TASK PROMPT:
Pick out the lines below with "type" and list them.

— START OF DATASET ROWS —

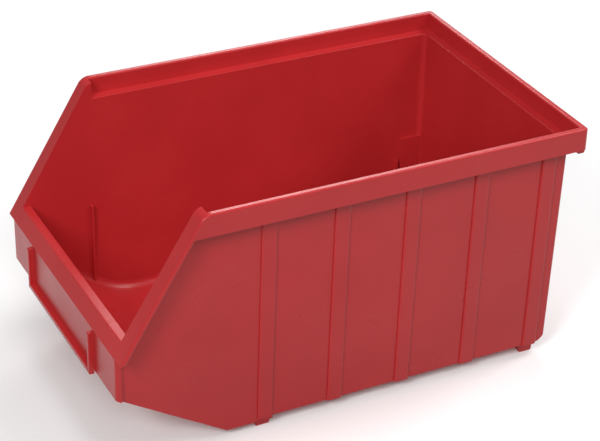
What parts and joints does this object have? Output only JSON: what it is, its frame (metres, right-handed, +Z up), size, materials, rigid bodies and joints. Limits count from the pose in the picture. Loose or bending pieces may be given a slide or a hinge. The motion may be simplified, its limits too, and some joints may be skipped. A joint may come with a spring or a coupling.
{
  "type": "stackable storage bin",
  "caption": "Open-fronted stackable plastic picking bin with a ramped front, ribbed side walls, label holder and a stepped stacking rim.",
  "frame": {"origin": "middle of the bin's bounding box in width and length, at the height of the underside of its feet", "axes": "+X across the width, towards the bin's own right-hand side as the rear wall is faced from the open front; -Y towards the open picking front; +Z up out of the mouth"},
  "size_m": [0.152, 0.248, 0.132],
  "materials": {
    "red_polypropylene": "satin moulded polypropylene, dyed red through"
  },
  "bodies": {
    "root": {"bottom_label_rail": "red_polypropylene", "floor_bend": "red_polypropylene", "floor_plate": "red_polypropylene", "front_lip": "red_polypropylene", "front_panel": "red_polypropylene", "front_ramp": "red_polypropylene", "left_floor_edge": "red_polypropylene", "left_front_flange": "red_polypropylene", "left_front_foot": "red_polypropylene", "left_front_guide": "red_polypropylene", "left_label_rail": "red_polypropylene", "left_ledge": "red_polypropylene", "left_ramp_edge": "red_polypropylene", "left_rear_foot": "red_polypropylene", "left_rear_guide": "red_polypropylene", "left_rib_1": "red_polypropylene", "left_rib_2": "red_polypropylene", "left_rib_3": "red_polypropylene", "left_rib_4": "red_polypropylene", "left_rib_5": "red_polypropylene", "left_rim": "red_polypropylene", "left_rim_end": "red_polypropylene", "left_wall": "red_polypropylene", "ramp_bend": "red_polypropylene", "rear_bead": "red_polypropylene", "rear_floor_edge": "red_polypropylene", "rear_hook": "red_polypropylene", "rear_ledge": "red_polypropylene", "rear_left_corner": "red_polypropylene", "rear_left_corner_step": "red_polypropylene", "rear_right_corner": "red_polypropylene", "rear_right_corner_step": "red_polypropylene", "rear_rim": "red_polypropylene", "rear_wall": "red_polypropylene", "right_floor_edge": "red_polypropylene", "right_front_flange": "red_polypropylene", "right_front_foot": "red_polypropylene", "right_front_guide": "red_polypropylene", "right_label_rail": "red_polypropylene", "right_ledge": "red_polypropylene", "right_ramp_edge": "red_polypropylene", "right_rear_foot": "red_polypropylene", "right_rear_guide": "red_polypropylene", "right_rib_1": "red_polypropylene", "right_rib_2": "red_polypropylene", "right_rib_3": "red_polypropylene", "right_rib_4": "red_polypropylene", "right_rib_5": "red_polypropylene", "right_rim": "red_polypropylene", "right_rim_end": "red_polypropylene", "right_wall": "red_polypropylene", "stacking_toe": "red_polypropylene"}
  },
  "joints": []
}
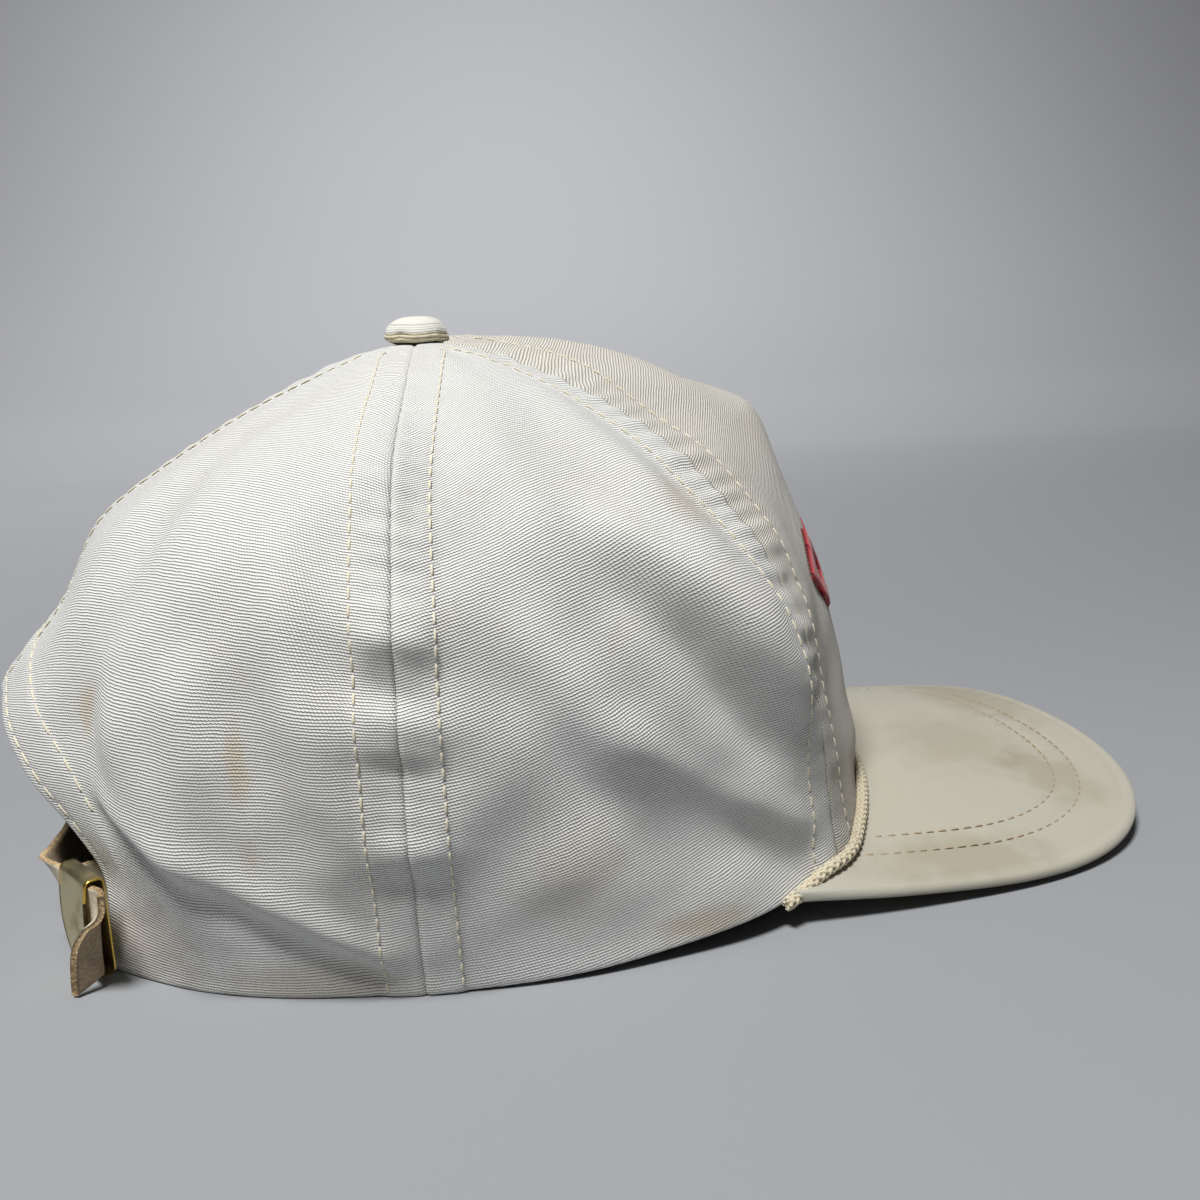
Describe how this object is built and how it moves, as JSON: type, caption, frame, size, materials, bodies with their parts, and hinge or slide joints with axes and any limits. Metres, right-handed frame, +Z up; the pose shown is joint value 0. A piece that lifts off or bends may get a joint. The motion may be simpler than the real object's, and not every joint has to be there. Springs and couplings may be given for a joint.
{
  "type": "rope cap",
  "caption": "All-cloth panelled cap with a stiff curved visor, a rope on the visor's join, a covered top button and a leather rear strap in a brass clasp.",
  "frame": {"origin": "middle of the cap's bounding box, on the surface that it stands on", "axes": "+X along the visor to its tip, +Y to the wearer's left, +Z up to the top button"},
  "size_m": [0.2769, 0.1717, 0.1334],
  "materials": {
    "cloth": "off-white cotton twill with fine ribs, lightly soiled",
    "visor_cloth": "off-white cotton over board, yellowed towards its edge",
    "rope_cord": "braided off-white cotton",
    "button_cloth": "off-white cotton drawn over a shell",
    "strap_leather": "cream face, taupe back, rough tan cut edge",
    "clasp_brass": "worn satin brass with bright edges"
  },
  "bodies": {
    "root": {"front_panel": "cloth", "right_side_panel": "cloth", "left_side_panel": "cloth", "right_back_panel": "cloth", "left_back_panel": "cloth", "visor": "visor_cloth", "rope": "rope_cord", "top_button": "button_cloth", "strap": "strap_leather", "clasp_loop": "strap_leather", "clasp": "clasp_brass"}
  },
  "joints": []
}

— END OF DATASET ROWS —

REPLY TO THE TASK:
  "type": "stackable storage bin",
Describe how this object is built and how it moves, as JSON: type, caption, frame, size, materials, bodies with their parts, and hinge or slide joints with axes and any limits. Metres, right-handed frame, +Z up; the pose shown is joint value 0. A piece that lifts off or bends may get a joint. The motion may be simpler than the real object's, and not every joint has to be there. Springs and couplings may be given for a joint.
  "type": "rope cap",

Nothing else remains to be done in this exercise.